One of the arrested witnesses was told to recant their statement, HRW reported. At least two of the witnesses, a man and a woman, were subjected to vaginal and anal examinations to test for sexual activity, independent outlet Al Manassa reported — a practice HRW says amounts to torture.
Allegations that at least one of the six people charged with "debauchery" had engaged in same-sex conduct has also sent many of Egypt's LGBT+ community into hiding. They fear the witnesses' seized devices may be mined for content that could be used to target them, Magdi said. Homosexuality is not explicitly criminalized in Egypt, but rights groups say "debauchery" laws are used to target LGBT+ people.
@assaultpolice has also faced intimidation. After receiving death threats, administrators deactivated the account from late July to mid-August.
Advocates push on
Yet online activists aimed at outing assaulters and overturning a culture that blames victims and shames them into silence have pressed on.

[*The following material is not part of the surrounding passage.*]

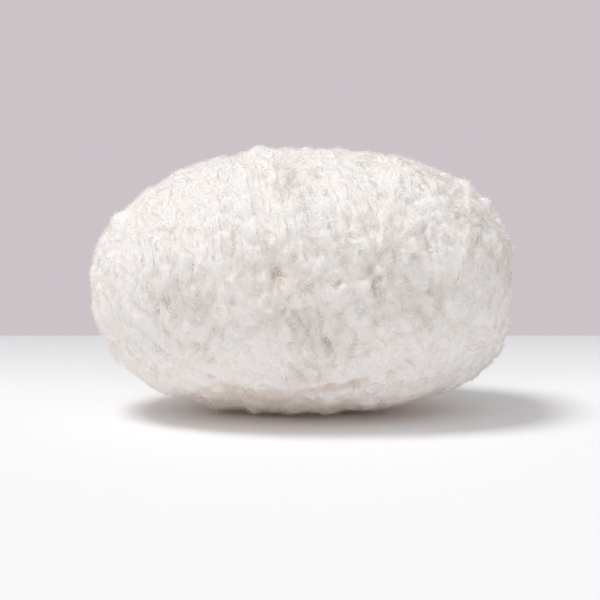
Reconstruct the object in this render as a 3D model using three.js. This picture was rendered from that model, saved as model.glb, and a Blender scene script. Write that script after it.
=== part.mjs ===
// An oval ball of fluffy looped yarn, lying on its side on a flat surface.
// Millimetres, +X along the ball, -Y towards the viewer, +Z up, origin under the middle of the ball.
// One strand is wound round and round, so the ball is one solid: an oval body, the raised bands
// where many turns lie side by side, a shallow dimple at each end, and a flat spot underneath.
import * as THREE from "three";
import { mergeVertices } from "three/addons/utils/BufferGeometryUtils.js";

// Driving sizes of the ball without its raised bands.
const HALF_LENGTH = 67.2;
const HALF_DEPTH = 43.3;
const HALF_HEIGHT = 43.1;
const SAGGED_HEIGHT = 41.9; // the half height under the axis, where the ball's weight presses it
const AXIS_HEIGHT = 40.3; // over the surface: less than the sagged half height, for a flat spot

// How full each shoulder of the outline is: 2 is an ellipse, and more is squarer.
const FULLNESS_TOP_LEFT = 1.75;
const FULLNESS_TOP_RIGHT = 2.9;
const FULLNESS_BOTTOM_LEFT = 2.1;
const FULLNESS_BOTTOM_RIGHT = 2.4;

// Where the turns leave the axis free at each end.
const DIMPLE_DEPTH = 4;
const DIMPLE_RADIUS = 8;

// Soft unevenness between the bands: its height, and waves round the ball and along it.
const LUMP_RISE = 0.8;
const LUMP_WAVES = [
  { round: 5, along: 7.3, start: 0.4 },
  { round: 3, along: 11.1, start: 2.1 },
  { round: 8, along: 4.7, start: 4.4 },
];

// The mesh: rows from end to end, and points in each row.
const ROWS = 70;
const POINTS_ROUND = 78;
const ROW_CROWDING = 0.1; // draws rows from the ends to the belly, so that they lie evenly

const YARN_COLOUR = 0xefece6;
const YARN_ROUGHNESS = 0.95;

// The bands of turns, each a loop right round the ball, in the plane through the axis point that
// lies at shift (from -1 at the left end to 1 at the right). lean is how far the plane is turned
// from upright across the ball, in degrees, and swing is which way it leans: 90 leans it to the
// left at the front's top, 270 to the right. half is the band's half width, and rise its height.
const BELLY_BANDS = [
  { shift: -0.86, lean: 24, swing: 80, half: 6.5, rise: 1.2 },
  { shift: -0.72, lean: 14, swing: 280, half: 6.0, rise: 1.6 },
  { shift: -0.57, lean: 12, swing: 95, half: 6.4, rise: 1.8 },
  { shift: -0.42, lean: 9, swing: 250, half: 5.6, rise: 1.6 },
  { shift: -0.28, lean: 5, swing: 110, half: 5.4, rise: 2.0 },
  { shift: -0.15, lean: 7, swing: 75, half: 4.6, rise: 1.9 },
  { shift: 0.01, lean: 8, swing: 85, half: 5.6, rise: 1.9 },
  { shift: 0.15, lean: 13, swing: 100, half: 5.4, rise: 1.6 },
  { shift: 0.3, lean: 10, swing: 265, half: 5.8, rise: 2.0 },
  { shift: 0.44, lean: 16, swing: 90, half: 5.6, rise: 1.7 },
  { shift: 0.58, lean: 12, swing: 290, half: 5.4, rise: 2.0 },
  { shift: 0.72, lean: 18, swing: 70, half: 5.6, rise: 1.8 },
  { shift: 0.86, lean: 22, swing: 255, half: 6.0, rise: 1.4 },
];
const SLANTED_BANDS = [
  { shift: -0.2, lean: 38, swing: 90, half: 5.0, rise: 1.6 },
  { shift: 0.16, lean: 36, swing: 88, half: 5.2, rise: 1.4 },
  { shift: 0.0, lean: 44, swing: 270, half: 5.0, rise: 1.2 },
  { shift: 0.05, lean: 52, swing: 20, half: 5.0, rise: 1.3 },
  { shift: -0.05, lean: 50, swing: 200, half: 5.0, rise: 1.3 },
];
const LONG_BANDS = [
  { shift: 0.0, lean: 80, swing: 141, half: 5.4, rise: 2.1 },
  { shift: 0.0, lean: 86, swing: 128, half: 5.0, rise: 1.9 },
  { shift: 0.0, lean: 74, swing: 152, half: 4.6, rise: 2.0 },
  { shift: 0.0, lean: 78, swing: 60, half: 5.0, rise: 1.2 },
  { shift: 0.0, lean: 82, swing: 15, half: 5.0, rise: 1.2 },
  { shift: 0.0, lean: 70, swing: 98, half: 4.6, rise: 1.0 },
];

// Each band with the plane of its loop. The plane's normal is stretched with the ball, so that a
// point's distance from the plane comes out in millimetres.
const BANDS = [...BELLY_BANDS, ...SLANTED_BANDS, ...LONG_BANDS].map((band) => {
  const lean = THREE.MathUtils.degToRad(band.lean);
  const swing = THREE.MathUtils.degToRad(band.swing);
  const normal = new THREE.Vector3(
    Math.cos(lean),
    Math.sin(lean) * Math.cos(swing),
    Math.sin(lean) * Math.sin(swing),
  );
  const size = new THREE.Vector3(HALF_LENGTH, HALF_DEPTH, HALF_HEIGHT);
  const steepness = normal.clone().divide(size).length();
  return { ...band, normal, steepness, offset: band.shift * normal.x };
});

// The height that the bands add at a direction from the ball's middle: each is a low rounded
// ridge, and where bands cross the higher one shows.
function bandRise(direction) {
  const heights = BANDS.map((band) => {
    const away = (direction.dot(band.normal) - band.offset) / band.steepness;
    const share = 1 - (away / band.half) ** 2;
    return band.rise * Math.max(0, share);
  });
  return Math.max(...heights);
}

// Gentle waves in three directions, added together.
function lumpRise(direction) {
  const round = Math.atan2(direction.z, direction.y);
  const girth = Math.hypot(direction.y, direction.z);
  const waves = LUMP_WAVES.map(
    (w) => Math.sin(w.round * round + w.start) * Math.sin(w.along * direction.x + w.start),
  );
  return (LUMP_RISE * girth * waves.reduce((sum, wave) => sum + wave, 0)) / waves.length;
}

// How full the outline is at a direction, between the four shoulders' own values.
function fullnessAt(direction) {
  const { lerp } = THREE.MathUtils;
  const up = (1 + direction.z) / 2;
  const left = lerp(FULLNESS_BOTTOM_LEFT, FULLNESS_TOP_LEFT, up);
  const right = lerp(FULLNESS_BOTTOM_RIGHT, FULLNESS_TOP_RIGHT, up);
  return lerp(left, right, (1 + direction.x) / 2);
}

// The point of the ball's surface that lies in a direction from its middle.
function surfacePoint(direction) {
  const fullness = fullnessAt(direction);
  const along = Math.abs(direction.x);
  const across = Math.hypot(direction.y, direction.z);
  const stretch = (along ** fullness + across ** fullness) ** (-1 / fullness);

  const size = new THREE.Vector3(HALF_LENGTH, HALF_DEPTH, HALF_HEIGHT);
  const point = direction.clone().multiplyScalar(stretch).multiply(size);
  const outward = direction.clone().divide(size).normalize();
  const fromAxis = Math.hypot(point.y, point.z) / DIMPLE_RADIUS;
  const inDimple = Math.exp(-(fromAxis ** 2)); // 1 on the axis, fading to 0 outside the dimple
  const rise = bandRise(direction) + lumpRise(direction);
  point.addScaledVector(outward, rise * (1 - inDimple));
  point.x -= Math.sign(direction.x) * DIMPLE_DEPTH * inDimple;
  if (point.z < 0) point.z *= SAGGED_HEIGHT / HALF_HEIGHT;
  point.z = Math.max(0, point.z + AXIS_HEIGHT); // the flat spot that the ball rests on
  return point;
}

// A unit sphere with its poles on X, each point moved out to the ball's surface.
function ballGeometry() {
  const sphere = new THREE.SphereGeometry(1, POINTS_ROUND, ROWS);
  sphere.deleteAttribute("normal");
  sphere.deleteAttribute("uv");
  sphere.rotateZ(-Math.PI / 2);
  const ball = mergeVertices(sphere, 1e-5);
  const position = ball.getAttribute("position");
  const direction = new THREE.Vector3();
  for (let i = 0; i < position.count; i++) {
    direction.fromBufferAttribute(position, i).normalize();
    const fromEnd = Math.acos(THREE.MathUtils.clamp(direction.x, -1, 1));
    const crowded = fromEnd + ROW_CROWDING * Math.sin(2 * fromEnd);
    const girth = Math.hypot(direction.y, direction.z) || 1;
    const turned = new THREE.Vector3(
      Math.cos(crowded),
      (Math.sin(crowded) * direction.y) / girth,
      (Math.sin(crowded) * direction.z) / girth,
    );
    const point = surfacePoint(turned);
    position.setXYZ(i, point.x, point.y, point.z);
  }
  ball.computeBoundingBox();
  const middle = ball.boundingBox.getCenter(new THREE.Vector3());
  ball.translate(-middle.x, -middle.y, 0);
  ball.computeVertexNormals();
  return ball;
}

const yarn = new THREE.MeshStandardMaterial({
  color: YARN_COLOUR,
  roughness: YARN_ROUGHNESS,
  metalness: 0,
});

const ball = new THREE.Mesh(ballGeometry(), yarn);
ball.name = "yarn_ball";

const group = new THREE.Group();
group.add(ball);

export default group;
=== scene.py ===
# An oval ball of fluffy white looped yarn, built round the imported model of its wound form.
import math

import bpy
import numpy as np
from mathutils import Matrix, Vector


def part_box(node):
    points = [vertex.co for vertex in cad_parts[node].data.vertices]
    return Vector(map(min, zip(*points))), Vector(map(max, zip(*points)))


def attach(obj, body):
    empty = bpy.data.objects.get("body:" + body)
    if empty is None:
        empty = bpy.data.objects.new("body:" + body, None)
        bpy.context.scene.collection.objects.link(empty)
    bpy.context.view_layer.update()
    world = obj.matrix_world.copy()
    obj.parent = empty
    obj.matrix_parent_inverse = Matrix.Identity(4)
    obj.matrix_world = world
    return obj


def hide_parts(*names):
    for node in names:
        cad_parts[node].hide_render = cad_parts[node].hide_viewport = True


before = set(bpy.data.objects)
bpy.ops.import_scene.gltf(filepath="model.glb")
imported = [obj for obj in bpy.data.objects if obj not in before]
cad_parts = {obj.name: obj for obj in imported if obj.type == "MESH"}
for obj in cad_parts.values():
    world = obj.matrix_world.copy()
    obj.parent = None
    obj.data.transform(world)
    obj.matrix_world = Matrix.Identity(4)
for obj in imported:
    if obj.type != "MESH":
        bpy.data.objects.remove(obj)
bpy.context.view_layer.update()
MM = 0.001

# Camera: low in front of the ball and a long way off, as for a product picture, so that the ball's
# outline shows almost square on.
PHOTO_SIDE = 600  # pixels, the photograph's width and height
BALL_MIDDLE_PIXEL = (301.7, 279.5)
BALL_LENGTH_PIXELS = 418.5  # without the fluff that stands off it
CAMERA_ELEVATION = math.radians(8.0)
CAMERA_LENS = 150.0
CAMERA_SENSOR = 36.0
CAMERA_CLIP = (0.01, 50.0)

ball_low, ball_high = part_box("yarn_ball")
ball_middle = (ball_low + ball_high) / 2
frame_width = (ball_high.x - ball_low.x) * PHOTO_SIDE / BALL_LENGTH_PIXELS
camera_distance = frame_width * CAMERA_LENS / CAMERA_SENSOR

camera = bpy.data.objects.new("photo_camera", bpy.data.cameras.new("photo_camera"))
bpy.context.scene.collection.objects.link(camera)
camera.data.lens = CAMERA_LENS
camera.data.sensor_width = CAMERA_SENSOR
camera.data.clip_start, camera.data.clip_end = CAMERA_CLIP
camera.location = (
    ball_middle.x,
    ball_middle.y - camera_distance * math.cos(CAMERA_ELEVATION),
    ball_middle.z + camera_distance * math.sin(CAMERA_ELEVATION),
)
camera.rotation_euler = (math.pi / 2 - CAMERA_ELEVATION, 0.0, 0.0)
camera.data.shift_x = (PHOTO_SIDE / 2 - BALL_MIDDLE_PIXEL[0]) / PHOTO_SIDE
camera.data.shift_y = (BALL_MIDDLE_PIXEL[1] - PHOTO_SIDE / 2) / PHOTO_SIDE
bpy.context.scene.camera = camera


# The wound body: the mass of turns under the down, of looped wool blend strand, wound crosswise and
# pressed together by its own tension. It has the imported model's form, and the matted fluff of its
# turns stands up in soft puffs.
HALF_SIZE = np.array([67.2, 43.3, 43.1])  # millimetres, as every size of the ball and its strand
SAGGED_HEIGHT = 41.9
AXIS_HEIGHT = 40.3
FULLNESS_TOP = (1.75, 2.9)  # left and right
FULLNESS_BOTTOM = (2.1, 2.4)
DIMPLE_DEPTH, DIMPLE_RADIUS = 4.0, 8.0
LUMP_RISE = 0.8
LUMP_WAVES = [(5, 7.3, 0.4), (3, 11.1, 2.1), (8, 4.7, 4.4)]  # round, along, start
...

During the temporarily online absence of @assaultpolice, other accounts, such as @gangrapistsofcairo, emerged to continue the campaign.
Later, once reactivated, @assaultpolice and others launched a campaign with the hashtag #IAmTheFairmontVictim. Users of the tag post videos declaring they are the survivor of the Fairmont rape in order to obscure the real survivor's identity, in case leaked videos are used to smear her.
Criticism of Egypt's National Council for Women
The role of the NCW, which backtracked on its promises to protect witnesses, has faced criticism from civil society and rights activists. Launched in 2000, the state-run council's stated aim is to further women's empowerment. However, an analysis by the Tahrir Institute for Middle East Policy found that it prioritized disseminating the state's agenda over women's causes.
Magdi said the NCW should be scrutinized by its international supporters.
Rather than funds from the UN, USAID or the German development agency GIZ being used for propaganda "to polish the government's image," the money would be better used to support independent organizations "that are actually bringing about change in society," Magdi said.
The GIZ did not respond to a DW request for comment.